Oil producers caught in a perfect storm

The story behind oil's plunge
The story behind oil's plunge

Oil was a hot topic at the global elite's annual gathering in Switzerland six years ago. It promises to take center stage again this week at the World Economic Forum in Davos.

Only this time, instead of debating how to find enough energy to power the global economy, executives and policymakers will grapple with a supply glut that is hurting producers and could fuel global deflation.

It's been a remarkable reversal of fortunes. Back in January 2009, as Davos deliberated, President Obama was taking the oath of office, promising to reduce America's dependency on foreign crude oil.

Fast forward to 2015 and U.S. shale producers are pumping nearly 4 million barrels a day, more oil than Iraq.

The U.S. energy boom is not the only factor behind the dramatic swing.

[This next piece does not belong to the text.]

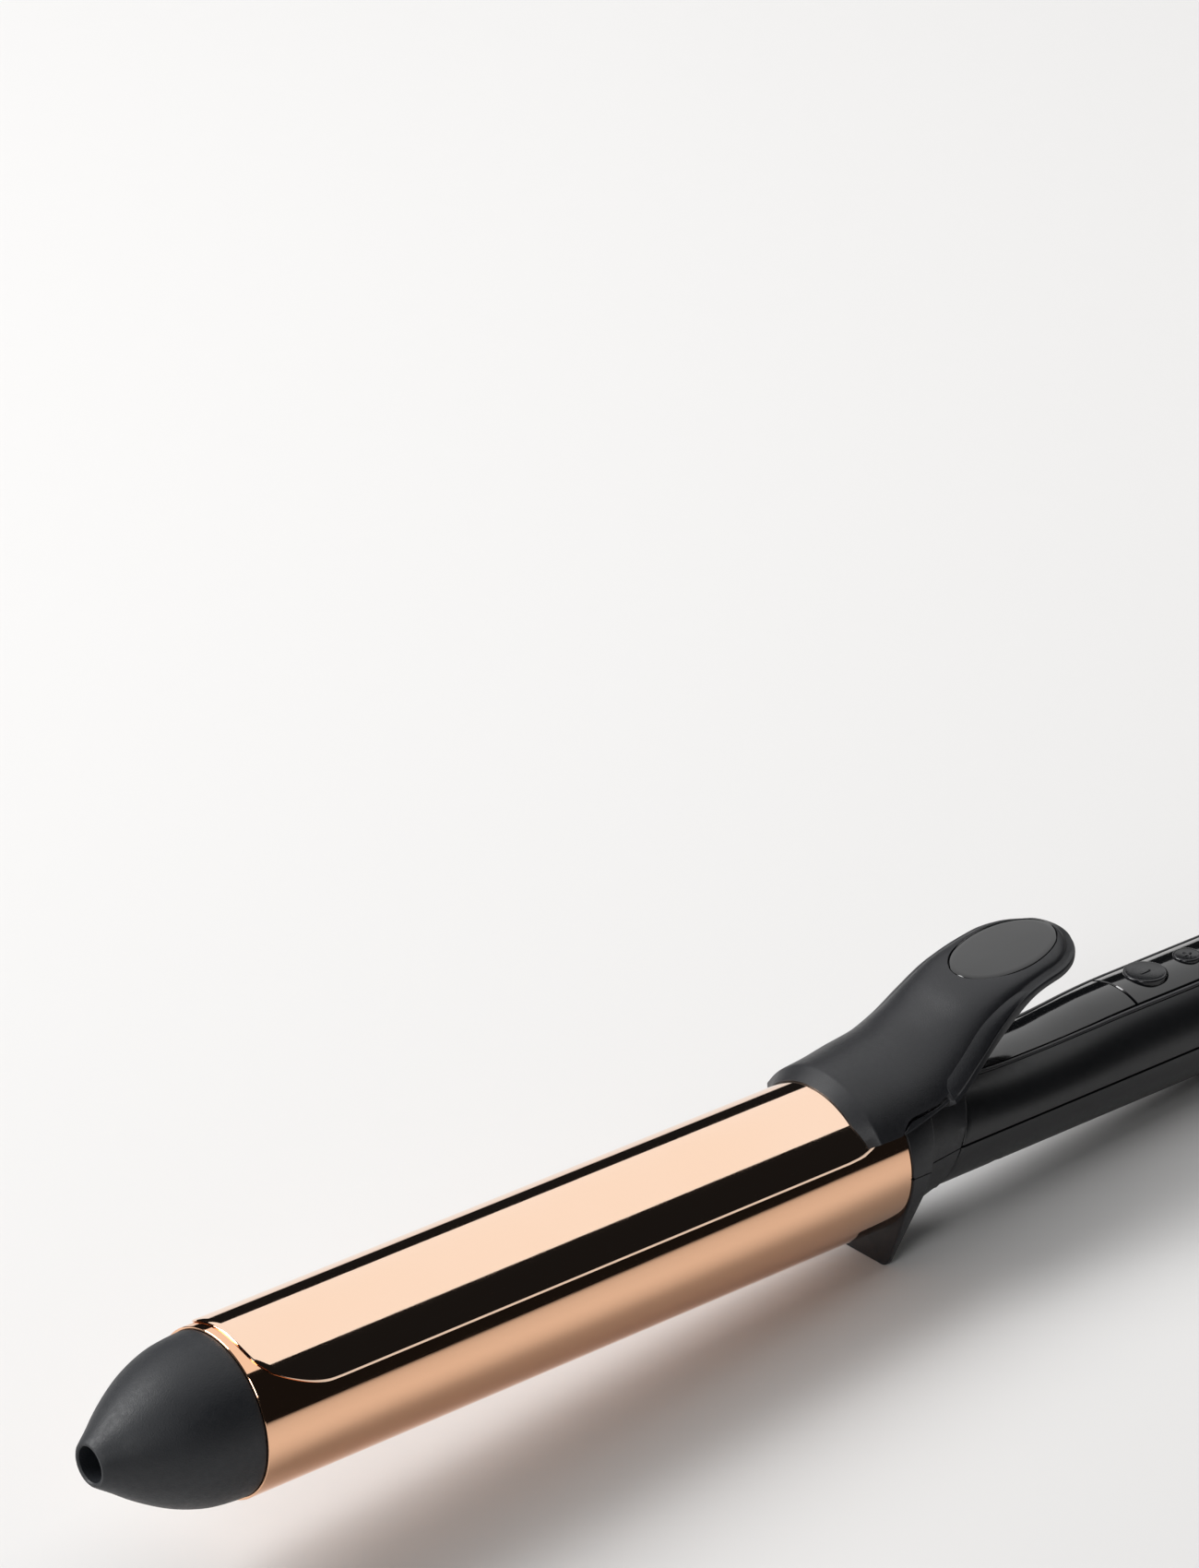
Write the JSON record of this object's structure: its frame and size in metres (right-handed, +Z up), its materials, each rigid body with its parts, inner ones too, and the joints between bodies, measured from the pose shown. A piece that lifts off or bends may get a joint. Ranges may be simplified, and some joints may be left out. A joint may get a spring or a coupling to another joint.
{
  "type": "curling iron",
  "caption": "Spring-clamp curling iron: rose-gold barrel and clamp spoon, matte cool tip, thumb lever with glossy inlay, rest foot, panelled handle, turning cord inlet.",
  "frame": {"origin": "on the table under the centre of the bounding box, with the iron resting on its foot and the tail of its handle", "axes": "+Z up, +X towards the handle tail, -X towards the cool tip; the barrel axis rises towards the tip by 4.3 degrees in the XZ plane"},
  "size_m": [0.3796, 0.04, 0.0597],
  "materials": {
    "rose_gold_plate": "polished",
    "black_matte_shell": "matte",
    "black_satin_shell": "satin",
    "black_gloss_panel": "gloss",
    "cool_tip_resin": "matte",
    "satin_trim": "satin",
    "button_resin": "satin",
    "lens_clear": "gloss",
    "screw_steel": "satin",
    "spring_steel": "satin",
    "spreader_aluminium": "satin",
    "heater_ceramic": "matte",
    "lead_silicone": "matte",
    "mica_board": "matte",
    "circuit_laminate": "satin",
    "switch_resin": "satin",
    "capacitor_film": "satin",
    "contact_brass": "satin"
  },
  "bodies": {
    "iron_body": {"barrel_tube": "rose_gold_plate", "cool_tip": "cool_tip_resin", "tip_screw": "screw_steel", "tip_bracket": "screw_steel", "heat_spreader_upper": "spreader_aluminium", "heat_spreader_lower": "spreader_aluminium", "heater_plate": "heater_ceramic", "spreader_springs": "spring_steel", "thermal_fuse": "contact_brass", "thermistor": "lens_clear", "rear_insulator": "mica_board", "heater_leads": "lead_silicone", "collar_upper": "black_satin_shell", "collar_lower": "black_satin_shell", "neck_upper": "black_satin_shell", "neck_lower": "black_satin_shell", "neck_screws": "screw_steel", "handle_shell_upper": "black_matte_shell", "handle_shell_lower": "black_matte_shell", "handle_screws": "screw_steel", "trim_frame": "satin_trim", "top_panel": "black_gloss_panel", "control_panel": "black_gloss_panel", "indicator_lenses": "lens_clear", "indicator_lamps": "switch_resin", "circuit_board": "circuit_laminate", "tact_switches": "switch_resin", "power_triac": "switch_resin", "mains_capacitor": "capacitor_film", "rear_cap": "black_matte_shell", "swivel_retainer": "switch_resin", "brush_contacts": "contact_brass", "hinge_bracket": "screw_steel", "hinge_pin": "screw_steel", "clamp_spring": "spring_steel"},
    "clamp": {"clamp_spoon": "rose_gold_plate", "spoon_rivets": "screw_steel", "lever_shell": "black_satin_shell", "lever_cover": "black_satin_shell", "lever_inlay": "black_gloss_panel", "lever_screws": "screw_steel"},
    "power_key": {"power_button": "button_resin"},
    "temp_up_key": {"temp_up_button": "button_resin"},
    "temp_down_key": {"temp_down_button": "button_resin"},
    "cord_inlet": {"cord_swivel": "black_satin_shell", "slip_rings": "contact_brass"}
  },
  "joints": [
    {"name": "clamp_hinge", "type": "hinge", "parent": "iron_body", "child": "clamp", "pos_m": [0.03445, 0, 0.04489], "axis": [0, 1, 0], "range_deg": [0, 20], "stiffness_Nm_per_rad": 0.35, "springref_deg": -28.65, "deforming": ["clamp_spring"]},
    {"name": "power_press", "type": "slide", "parent": "iron_body", "child": "power_key", "axis": [-0.0758, 0, -0.9971], "range_m": [0, 0.0005], "stiffness_N_per_m": 600, "springref_m": -0.0008},
    {"name": "temp_up_press", "type": "slide", "parent": "iron_body", "child": "temp_up_key", "axis": [-0.0758, 0, -0.9971], "range_m": [0, 0.0005], "stiffness_N_per_m": 600, "springref_m": -0.0008},
    {"name": "temp_down_press", "type": "slide", "parent": "iron_body", "child": "temp_down_key", "axis": [-0.0758, 0, -0.9971], "range_m": [0, 0.0005], "stiffness_N_per_m": 600, "springref_m": -0.0008},
    {"name": "inlet_swivel", "type": "hinge", "parent": "iron_body", "child": "cord_inlet", "pos_m": [0.16955, 0, 0.01476], "axis": [0.9971, 0, -0.0758], "continuous": true}
  ]
}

Other producers, including OPEC, have been pumping away furiously, taking advantage of prices around $100 a barrel. Now the price has collapsed to below $50 as slowing global economic growth, energy efficiency and alternative sources sap demand.

Related: Falling oil's next victim: banks

Relief won't come from OPEC any time soon, either, if Saudi Arabia and its Gulf neighbors have their way -- and they usually do.

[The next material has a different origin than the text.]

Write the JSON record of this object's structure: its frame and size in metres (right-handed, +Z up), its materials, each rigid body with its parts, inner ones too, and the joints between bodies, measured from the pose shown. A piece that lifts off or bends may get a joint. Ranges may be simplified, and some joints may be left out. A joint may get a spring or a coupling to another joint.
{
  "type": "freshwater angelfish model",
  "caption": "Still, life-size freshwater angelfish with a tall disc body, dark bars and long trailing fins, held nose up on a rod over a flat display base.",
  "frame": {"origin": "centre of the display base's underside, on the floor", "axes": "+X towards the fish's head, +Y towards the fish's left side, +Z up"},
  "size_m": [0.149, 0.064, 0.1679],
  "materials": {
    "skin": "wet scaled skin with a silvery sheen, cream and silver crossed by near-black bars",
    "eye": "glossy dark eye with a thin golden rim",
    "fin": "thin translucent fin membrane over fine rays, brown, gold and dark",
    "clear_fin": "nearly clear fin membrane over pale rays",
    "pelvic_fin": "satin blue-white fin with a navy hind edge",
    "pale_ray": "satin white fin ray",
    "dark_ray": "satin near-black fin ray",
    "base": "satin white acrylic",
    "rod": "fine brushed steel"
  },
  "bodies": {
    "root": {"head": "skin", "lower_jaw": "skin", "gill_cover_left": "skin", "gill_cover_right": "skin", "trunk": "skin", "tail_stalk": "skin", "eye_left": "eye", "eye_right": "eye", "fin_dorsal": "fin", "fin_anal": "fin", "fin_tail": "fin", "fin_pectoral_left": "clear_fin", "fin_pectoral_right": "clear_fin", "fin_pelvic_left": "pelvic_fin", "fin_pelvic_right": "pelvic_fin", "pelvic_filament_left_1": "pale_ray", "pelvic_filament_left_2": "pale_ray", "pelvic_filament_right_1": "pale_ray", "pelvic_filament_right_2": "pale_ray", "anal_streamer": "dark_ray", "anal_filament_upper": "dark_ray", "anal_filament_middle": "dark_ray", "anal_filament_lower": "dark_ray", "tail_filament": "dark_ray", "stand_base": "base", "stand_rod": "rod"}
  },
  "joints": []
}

Saudi Arabia, which has long played the balancing role in world oil markets -- pumping more when demand is strong, trimming supply when it slows -- has had enough. It's time for other producers, such as the U.S. and Russia, to do their bit, it says.

"We are not going to cut, certainly Saudi Arabia is not going to cut," Saudi energy minister Ali Al-Naimi told CNN in a recent interview. The veteran minister went further, saying this was "the position we will hold forever, not [just] 2015."

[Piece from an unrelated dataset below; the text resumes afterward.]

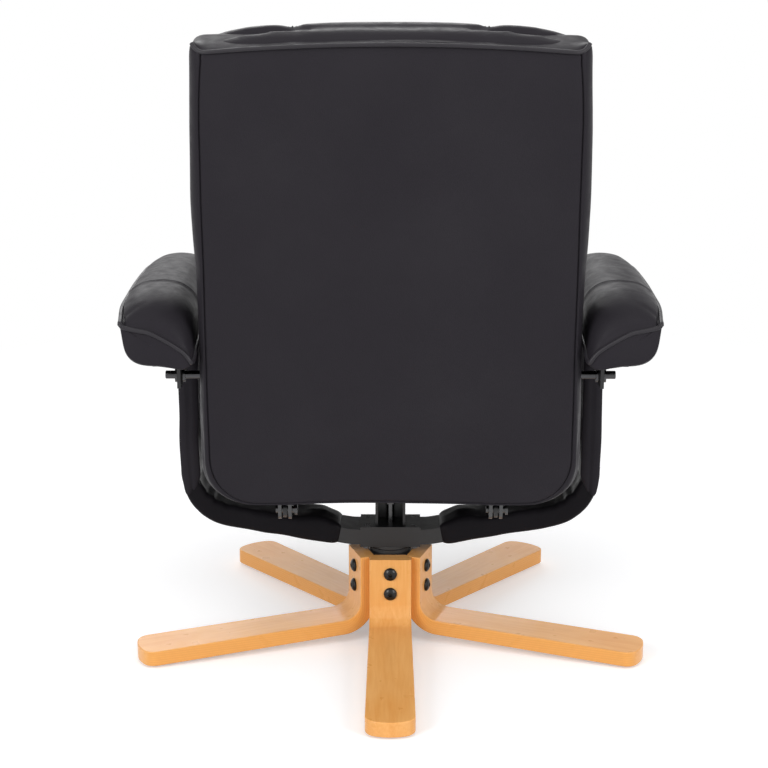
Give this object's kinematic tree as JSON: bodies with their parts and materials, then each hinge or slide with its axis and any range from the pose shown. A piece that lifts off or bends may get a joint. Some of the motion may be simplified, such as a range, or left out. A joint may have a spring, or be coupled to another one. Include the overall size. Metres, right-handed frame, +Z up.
{
  "type": "swivel recliner",
  "caption": "Padded swivel recliner with channelled back and seat, arms on a U-shaped cradle bar and a star base of bent plywood legs.",
  "frame": {"origin": "on the swivel axis at the floor, which is also the middle of the chair's length and width", "axes": "+Z up along the swivel axis, -Y towards the front of the seat, +X towards the sitter's left arm"},
  "size_m": [0.7706, 0.8, 0.9736],
  "materials": {
    "beech_plywood": "honey lacquered bent beech plywood",
    "glide_felt": "matt dark glides",
    "black_bolt": "black oxide",
    "black_steel": "satin black powder coat",
    "nylon": "dark nylon",
    "zinc_steel": "zinc plated",
    "leatherette": "black leatherette, fine grain, satin",
    "padded_leatherette": "black leatherette over foam, fine grain, satin",
    "board": "raw plywood",
    "softwood": "raw planed timber",
    "webbing": "elastic woven webbing",
    "liner": "black non-woven lining",
    "rubber": "black rubber",
    "knob_plastic": "black moulded plastic"
  },
  "bodies": {
    "base": {"leg_rear": "beech_plywood", "leg_left_rear": "beech_plywood", "leg_left_front": "beech_plywood", "leg_right_front": "beech_plywood", "leg_right_rear": "beech_plywood", "leg_glides": "glide_felt", "leg_bolts": "black_bolt", "leg_nuts": "zinc_steel", "hub_tube": "black_steel", "swivel_bush": "nylon", "thrust_bearing": "nylon"},
    "cradle": {"spindle": "black_steel", "spindle_clip": "zinc_steel", "u_bar": "black_steel", "bar_bolts": "zinc_steel", "centre_post": "black_steel", "stop_bolt": "zinc_steel", "bumper": "rubber", "bar_sleeve_left": "leatherette", "bar_sleeve_right": "leatherette", "side_panel_left": "leatherette", "side_panel_right": "leatherette", "arm_bracket_left": "black_steel", "arm_bracket_right": "black_steel", "arm_bracket_bolts": "zinc_steel", "arm_board_left": "board", "arm_board_right": "board", "arm_board_screws": "zinc_steel", "arm_pad_left": "padded_leatherette", "arm_pad_right": "padded_leatherette", "pivot_bushes": "nylon", "knob_studs": "zinc_steel"},
    "backrest": {"back_panel": "leatherette", "back_boxing": "leatherette", "back_bottom_rail": "softwood", "back_top_rail": "softwood", "back_side_rail_left": "softwood", "back_side_rail_right": "softwood", "back_webbing": "webbing", "back_cushion": "padded_leatherette", "pivot_plates": "black_steel", "pivot_rods": "black_bolt", "rod_washers": "black_bolt", "hinge_brackets": "zinc_steel", "hinge_pins": "zinc_steel"},
    "seat": {"seat_rear_rail": "softwood", "seat_front_rail": "softwood", "seat_side_rail_left": "softwood", "seat_side_rail_right": "softwood", "seat_border": "leatherette", "seat_webbing": "webbing", "dust_cover": "liner", "seat_cushion": "padded_leatherette", "hinge_arms": "black_steel", "link_feet": "black_steel"},
    "front_link_left": {"front_link_left": "black_steel"},
    "front_link_right": {"front_link_right": "black_steel"},
    "lock_knob_left": {"lock_knob_left": "knob_plastic"},
    "lock_knob_right": {"lock_knob_right": "knob_plastic"}
  },
  "joints": [
    {"name": "swivel", "type": "hinge", "parent": "base", "child": "cradle", "pos_m": [0, 0, 0.144], "axis": [0, 0, 1], "continuous": true},
    {"name": "back_recline", "type": "hinge", "parent": "cradle", "child": "backrest", "pos_m": [0, 0.15, 0.459], "axis": [-1, 0, 0], "range_deg": [0, 28]},
    {"name": "seat_glide", "type": "hinge", "parent": "backrest", "child": "seat", "pos_m": [0, 0.14, 0.25], "axis": [1, 0, 0], "range_deg": [0, 28]},
    {"name": "front_link_left", "type": "hinge", "parent": "cradle", "child": "front_link_left", "pos_m": [0.2705, -0.21, 0.459], "axis": [-1, 0, 0], "range_deg": [0, 28]},
    {"name": "front_link_right", "type": "hinge", "parent": "cradle", "child": "front_link_right", "pos_m": [-0.2705, -0.21, 0.459], "axis": [-1, 0, 0], "range_deg": [0, 28]},
    {"name": "lock_knob_left", "type": "hinge", "parent": "cradle", "child": "lock_knob_left", "pos_m": [0.318, -0.21, 0.459], "axis": [1, 0, 0], "range_deg": [0, 360]},
    {"name": "lock_knob_right", "type": "hinge", "parent": "cradle", "child": "lock_knob_right", "pos_m": [-0.318, -0.21, 0.459], "axis": [-1, 0, 0], "range_deg": [0, 360]}
  ],
  "couplings": [
    {"joint": "seat_glide", "follows": "back_recline", "ratio": 1},
    {"joint": "front_link_left", "follows": "back_recline", "ratio": 1},
    {"joint": "front_link_right", "follows": "back_recline", "ratio": 1}
  ]
}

As a result, the great and good that attend the annual Swiss meeting are being forced to confront what will be a painful year for oil and gas companies, and for emerging markets that depend heavily on energy exports.

Tracking oil's fall across four countries
Tracking oil's fall across four countries

The price collapse is already starting to bite, according energy services giant Baker Hughes. This month saw the steepest weekly drop in the number of U.S. oil rigs in service in nearly 25 years. Energy firms are shedding jobs.

Ahead of the Davos gathering, 300 energy executives polled at an event in Abu Dhabi said they expected prices to remain between $50-$60 this year.

Oil may eventually stabilize at a higher level of $70-$90 a barrel, but those prices could be three to five years away, according to Christophe Ruhl, head of research at Abu Dhabi Investment Authority, the giant sovereign wealth fund.

That will only happen "when global demand is strong enough to match ... increased production growth in North America, which we have not seen, and ... OPEC production stabilizes at whatever level they decide."

Related: Russia facing deep spending cuts

A great deal could happen between now and 2020 in unstable countries such as Libya or Yemen. Indeed, some experts say the hard line being followed by major Gulf producers could spark unrest in countries whose budgets depend on $100 a barrel -- including Algeria and Iran.

"If they inflict too much suffering on some of their neighbors, those fires that they light with exceptionally low prices can ultimately lead to radicalization and regional destabilization, fundamentally threatening the global energy supply," said Ali Khedury, a former U.S. military advisor in Iraq and now CEO of Dragoman Partners.

When oil averaged a record $100 or more for a record five years, the industry calculated that prices were inflated by about 15% because of the risk that the Arab Spring would disrupt exports.

Those fears have evaporated as excess supplies flooded the market, putting pressure on industry executives and world leaders who are trying to adjust to OPEC's stand to protect its market share.